21. Dianjurkan agar segala majelis ilmu (majelis ta’lim) diawali pembukaannya dengan bacaan Al-Qur’an, yang dibawakan oleh seorang pembaca yang bersuara merdu.

22. Makruh membaca Al-Qur’an pada tempat-tempat dan kondisi-kondisi tertentu, seperti pada saat ruku’ dan sujud, saat membaca tasyahud dan yang lainnya dari gerakan-gerakan shalat, terkecuali pada saat berdiri. Makruh untuk membaca lebih dari surah Al-Fatihah bagi makmum jika ia membacanya pada saat mendengar Imam membacanya. Makruh membacanya saat mengantuk dan pada saat menyimak khutbah bagi yang sedang mendengarnya.

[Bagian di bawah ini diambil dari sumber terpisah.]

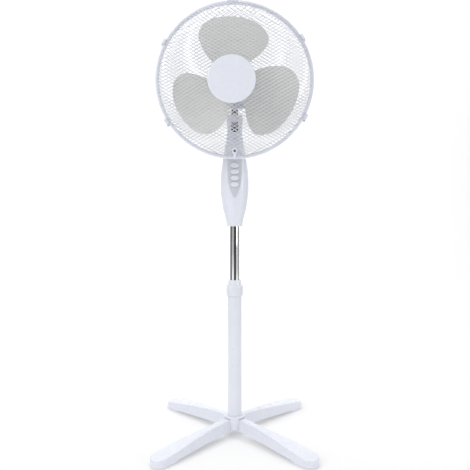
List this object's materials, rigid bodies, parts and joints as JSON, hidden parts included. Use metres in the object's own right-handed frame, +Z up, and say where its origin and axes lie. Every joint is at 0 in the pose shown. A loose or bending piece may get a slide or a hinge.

23. Tidak dianjurkan bagi para pembaca untuk memulai dan mengakhiri bacaan Al-Qur’an jika maknanya (saat berhenti) belum sempurna, atau jika ia terikat dengan bacaan berikutnya.

24. Jika ia mendengar seseorang mengucapkan salam, sedangkan ia membaca Al-Qur’an, maka seyogyanya ia berhenti sejenak dari bacaannya, kemudian menjawab salamnya. Seandainya ada orang lain yang bersin dan ia tengah membaca Al-Qur’an, bukan pada saat mengerjakan shalat, kemudian orang yang bersin tadi mengucapkan kata Alhamdulillah (Segala puji bagi Allah), maka dianjurkan bagi yang tengah membaca Al-Qur’an berhenti sejenak dan mendoakannya dengan membaca Rahimakallah (semoga Allah menyayangimu). Seandainya pembaca Al-Qur’an mendengarkan suara adzan, maka seyogyanya ia  menghentikan bacaannya dan menjawab panggilan muadzdzin.

25. Apabila disaat membaca mendapatkan ayat sajadah tilawah, maka disunatkan pada saat itu ia melakukan sujud tilawah.